Crítica sobre o filme "Dias de Nitezsche em Turim":

Eron Duarte Fagundes
Dias de Nitezsche em Turim Por Eron Duarte Fagundes
| Data: 07/07/2004

As inquietações formais do realizador brasileiro Júlio Bressane têm dividido os analistas do cinema nacional. Suas abstrações estéticas estão sempre além da linha de gol dos padrões habituais do cinema.

Em Dias de Nitezsche em Turim (2001) Bressane constrói um cinema cerebral-intelectual que busca visitar a mente do filósofo alemão Friedrich Nietzsche em sua passagem (já quarentão) pela cidade italiana de Turim. Trata-se da época mais demente da vida de Nietzsche, que legou à humanidade uma obra filosófica perturbadora e transgressora. As loucuras cinematográficas de Bressane buscam na literatura de Nietzsche um correspondente estético. O texto do pensador germânico derrama-se, em off, pelas imagens do filme, que vão do rigoroso 35 mm ao granulado vídeo passando pela instabilidade amadorística do Super-8; movimentos desfocados e a mistura de um certo rigor com algum amadorismo formal criam um mosaico barroco que Bressane orquestra com seu brilho inventivo.

A fusão da palavra com a imagem no filme de Bressane não chega ao deslumbramento hipnótico de Wittgenstein (1995), do inglês Derek Jarman, e que é um dos mais belos trabalhos de cinema dos anos 90. Mesmo assim, um Bressane, com toda a irregularidade, ativa um cérebro cinematográfico de um espectador adormecido no lugar-comum.
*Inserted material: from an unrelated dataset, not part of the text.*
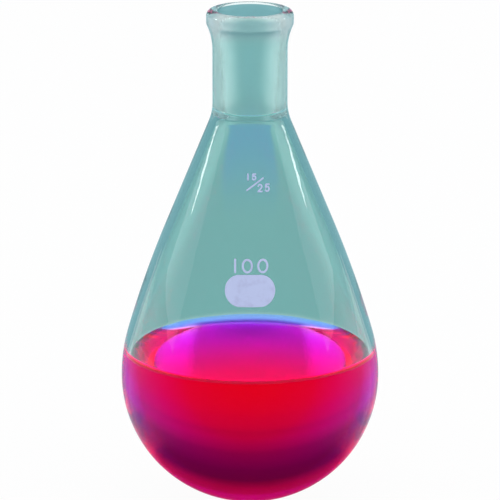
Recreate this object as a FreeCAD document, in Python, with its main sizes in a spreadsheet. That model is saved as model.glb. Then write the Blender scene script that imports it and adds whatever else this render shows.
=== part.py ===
import FreeCAD, Part
import math
import os

import Sketcher

# A recovery flask: one blown glass wall, turned about the Z axis, with a ground socket in
# its neck, a white enamel patch to write on, and a red liquid in the bulb.
# The mouth plane is z = 0 and the flask hangs below it. Lengths are millimetres, angles degrees.

SIZES = {
    # Ground socket 15/25: 15 wide at the mouth, 25 long, narrowing 1 in 10 on its diameter
    "socket_mouth_radius": 7.5,
    "socket_length": 25.0,
    "socket_taper": 10.0,
    # Neck outside the socket, and the bead that stands out round the mouth
    "neck_wall": 1.7,
    "bead_proud": 1.5,
    "bead_band": 1.55,
    "bead_curve_radius": 1.5,
    "bead_drop": 6.8,
    "neck_curve_radius": 13.0,
    # Inside step where the ground glass ends and the blown glass widens
    "flare_angle": 45.0,
    "flare_length": 1.2,
    "flare_lip_radius": 0.8,
    "flare_root_radius": 1.5,
    # Blown wall: a round bulb, a shoulder, a long flank and a straight cone
    "wall": 1.9,
    "bulb_radius": 32.0,
    "shoulder_radius": 41.0,
    "shoulder_turn": 16.2,
    "flank_radius": 270.0,
    "flank_turn": 6.2,
    # Liquid, from the inner pole to its flat surface, and its curved edge
    "liquid_depth": 35.7,
    "meniscus_rise": 1.2,
    "meniscus_reach": 3.0,
    # Enamel patch, as seen from the front, with its middle above the bulb's centre
    "patch_width": 12.2,
    "patch_height": 7.4,
    "patch_rise": 28.2,
    "enamel_film": 0.1,
}

WORKED_OUT = {
    # Socket, neck and rim
    "taper_slope": "0.5 / socket_taper",
    "taper_angle": "atan(taper_slope) / 1 deg",
    "socket_foot_radius": "socket_mouth_radius - socket_length * taper_slope",
    "neck_radius": "socket_mouth_radius + neck_wall",
    "bead_radius": "neck_radius + bead_proud",
    "rim_radius": "(neck_wall + bead_proud) / (1 + sqrt(1 + taper_slope ^ 2) - taper_slope)",
    "bead_band_depth": "rim_radius + bead_band",
    "bead_foot_depth": "bead_band_depth + bead_drop",
    "bead_foot_radius": "(bead_proud ^ 2 + bead_drop ^ 2) / (2 * bead_proud) - bead_curve_radius",
    # Where the inside step hands over to the inner face of the cone
    "cone_angle": "shoulder_turn + flank_turn",
    "cone_top_radius": "socket_foot_radius + flare_length * sin(flare_angle)"
                       " + flare_lip_radius * (cos(taper_angle) - cos(flare_angle))"
                       " + flare_root_radius * (cos(cone_angle) - cos(flare_angle))",
    "cone_top_depth": "socket_length + flare_length * cos(flare_angle)"
                      " + flare_lip_radius * (sin(flare_angle) + sin(taper_angle))"
                      " + flare_root_radius * (sin(flare_angle) - sin(cone_angle))",
    # Arc centres, from the bulb's centre, and the depth of that centre below the mouth
    "shoulder_centre_offset": "bulb_radius - shoulder_radius",
    "flank_centre_offset": "shoulder_centre_offset"
                           " - (flank_radius - shoulder_radius) * cos(shoulder_turn)",
    "flank_centre_drop": "(flank_radius - shoulder_radius) * sin(shoulder_turn)",
    "cone_foot_radius": "flank_centre_offset + (flank_radius - wall) * cos(cone_angle)",
    "cone_foot_rise": "(flank_radius - wall) * sin(cone_angle) - flank_centre_drop",
    "bulb_centre_depth": "cone_top_depth + cone_foot_rise"
                         " + (cone_foot_radius - cone_top_radius) / tan(cone_angle)",
    # Liquid
    "liquid_surface_depth": "bulb_centre_depth + bulb_radius - wall - liquid_depth",
    "liquid_edge_depth": "liquid_surface_depth - meniscus_rise",
    "meniscus_radius": "(meniscus_rise ^ 2 + meniscus_reach ^ 2) / (2 * meniscus_rise)",
    # Enamel patch: a stadium, two half rounds and the straight between them
    "patch_centre_depth": "bulb_centre_depth - patch_rise",
    "patch_end_radius": "patch_height / 2",
    "patch_end_across": "(patch_width - patch_height) / 2",
}

QUARTER_TURN = 90.0
HALF_TURN = 180.0
FULL_TURN = 360.0

# The numbers that a sketch gives a curve's points, and its own two axis lines and origin
START, END, CENTRE = range(1, 4)
MOUTH_LINE, AXIS = range(-1, -3, -1)
ORIGIN = (MOUTH_LINE, START)

document = FreeCAD.newDocument("recovery_flask")


def make_sheet():
    """Put the driving sizes, and those worked out from them, into one sheet."""
    cells = [(name, str(value)) for name, value in SIZES.items()]
    cells += [(name, "=" + formula) for name, formula in WORKED_OUT.items()]
    new_sheet = document.addObject("Spreadsheet::Sheet", "Sizes")
    for row, (name, content) in enumerate(cells, start=1):
        new_sheet.set(f"A{row}", name)
        new_sheet.set(f"B{row}", content)
        new_sheet.setAlias(f"B{row}", name)
    document.recompute()
    return new_sheet


sheet = make_sheet()


def size(name):
    """The value of one cell of the sheet."""
    return float(sheet.get(name))


def turned(centre, radius, angle):
    """The point of a circle that lies at an angle from its own horizontal."""
    angle = math.radians(angle)
    return (centre[0] + radius * math.cos(angle), centre[1] + radius * math.sin(angle))


def add_arc(sketch, centre, radius, start, end):
    """An arc that runs anticlockwise; a point is its distance from the axis and its height."""
    circle = Part.Circle(FreeCAD.Vector(*centre, 0), FreeCAD.Vector(0, 0, 1), radius)
    return sketch.addGeometry(Part.ArcOfCircle(circle, math.radians(start), math.radians(end)))


def add_line(sketch, start, end):
    """A straight line between two points."""
    return sketch.addGeometry(Part.LineSegment(FreeCAD.Vector(*start, 0), FreeCAD.Vector(*end, 0)))


def constrain(sketch, *terms):
    """Add a constraint that holds no dimension."""
    sketch.addConstraint(Sketcher.Constraint(*terms))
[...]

É bom lembrar igualmente que Júlio Bressane foi um dos objetos de análise da obra-prima O vôo dos anjos (1990), ensaio de Jean-Claude Bernardet; Bressane é considerado pelo poeta e ensaísta Haroldo de Campos o maior cineasta brasileiro de hoje (entrevista concedida ao jornalista gaúcho Juremir Machado da Silva e introduzida em seu livro O pensamento do fim do século, 1993).